Operating costs are below those of conventional markets, but lower prices on products means a lot of volume and transactions and lower rings, Raybould has discovered. "It is a challenge, getting these stores to work and to click."
As they attract higher-income shoppers, these stores will have to pay more attention to store appearance and service. "I think as more discriminating shoppers start to shop there, there's going to be the expectation to have higher standards," Bishop said.
At the same time, operators have to preserve their price image. "We carry Frito-Lay, but we also have to make sure we are a value on that item," Howard said. "Otherwise, you're destroying your price image. It's definitely a fine line you have to walk to figure out what is the best thing for that store."

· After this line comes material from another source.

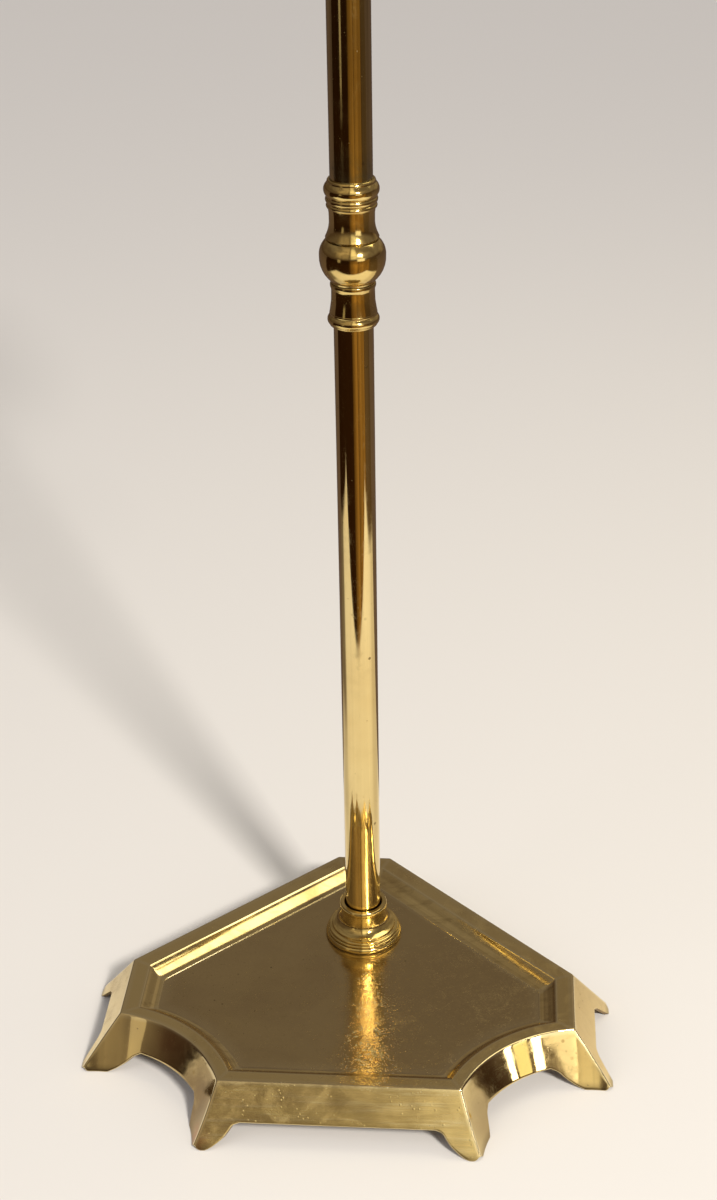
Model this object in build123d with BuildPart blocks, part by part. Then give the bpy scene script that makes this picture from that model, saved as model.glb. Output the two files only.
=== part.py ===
"""Brass bible stand: a cast tray base on claw corners, a turned and jointed tube
column with two scroll arms, and a sloping book desk on a sliding, swivelling and
tilting head.  Millimetres, +Z up, the column axis is X = Y = 0, the floor is Z = 0,
and the reader stands on the -Y side."""
from build123d import *
from math import sqrt, sin, cos, radians, hypot
import os

os.makedirs("parts", exist_ok=True)

# ----------------------------------------------------------------- driving sizes
fit = 0.05               # radial clearance of pushed-together pieces
slide_fit = 0.075        # radial clearance of the sliding stem

base_x = -5.2            # base centre line, measured from the column axis
rim_z = 37.3             # top of the tray rim
floor_z = 31.3           # tray floor
pan_t = 4.0              # thickness of the tray floor
pan_under_z = floor_z - pan_t

lower_tube_r = 12.7      # 25.4 mm tube
lower_bore_r = 11.5
upper_tube_r = 13.3      # 26.6 mm tube
upper_bore_r = 12.0
stem_r = 9.525           # 19.05 mm sliding tube
stem_bore_r = 8.0
tie_rod_r = 5.0

joint_z = 536.0          # top of the lower tube
upper_tube_z0 = 584.0
upper_tube_z1 = 1003.0
arm_z = 765.0            # middle of the scroll arm collar
screw_z = 986.0          # height clamp screw
stem_z0 = 722.0
stem_z1 = 1072.0
swivel_z = 1088.0        # swivel screw
tilt_z = 1126.0          # desk hinge axis
desk_angle = 35.0        # slope of the desk at rest


# --------------------------------------------------------------- shared helpers
def save(builder, name):
    """Labels a finished piece and writes its STEP file."""
    builder.part.label = name
    export_step(builder.part, f"parts/{name}.step")


def draw_profile(profile, lift=0.0):
    """Draws a closed outline in the current line builder, its second coordinate raised
    by lift.  An entry is a point to run straight to, or an arc's (middle, end)."""
    def raised(point):
        return (point[0], point[1] + lift)

    start = here = raised(profile[0])
    for move in profile[1:]:
        if isinstance(move[0], tuple):
            middle, end = raised(move[0]), raised(move[1])
            ThreePointArc(here, middle, end)
        else:
            end = raised(move)
            Line(here, end)
        here = end
    Line(here, start)


def make_turned(name, profile, lift=0.0):
    """Makes a piece from its (radius, z) half section about the column axis."""
    with BuildPart() as turned:
        with BuildSketch(Plane.XZ):
            with BuildLine():
                draw_profile(profile, lift)
            make_face()
        revolve(axis=Axis.Z)
    save(turned, name)


def make_tube(name, bottom, top, outer_r, inner_r, screw_hole=False):
    """Makes a tube on the column axis, with or without a hole for the height screw."""
    with BuildPart() as tube:
        with BuildSketch(Plane.XY.offset(bottom)):
            Circle(outer_r)
            Circle(inner_r, mode=Mode.SUBTRACT)
        extrude(amount=top - bottom)
        if screw_hole:
            with BuildSketch(Plane.YZ.offset(5)):
                with Locations((0, screw_z)):
                    Circle(3.4)
            extrude(amount=20, mode=Mode.SUBTRACT)
    save(tube, name)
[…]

There's no shortage of competitors. In addition to each other, Aldi and Save-A-Lot also have to contend with all other food channels, especially dollar stores, which target the same type of customer and are opening stores at a faster rate. "That's really the only other format with a similar value proposition, and dollar stores are focusing more than ever on selling groceries," Hauptman pointed out.
Dollar stores are becoming a more accepted channel for food, McCoy agreed. "That poses additional competition for the Save-A-Lots and Aldis of the world. And there are a lot of dollar stores out there."
Still, recent economic indicators suggest limited-assortment operators need not worry too much. Consumer spending and income posted declines in August, while consumer confidence took a hit in September. As food retailing increasingly polarizes at the value and upscale ends, supermarkets that haven't staked their future on the latter leave themselves particularly vulnerable to limited-assortment stores.
The best way for conventional retailers to fight back is to make stores easier to shop, have the right SKUs and price them right. That means knowing what consumers consider a good price, said Bishop, who sees supermarkets increasingly pricing items according to that "everyday fair price" principle. "What's most important is knowing what the items are that your customers value most."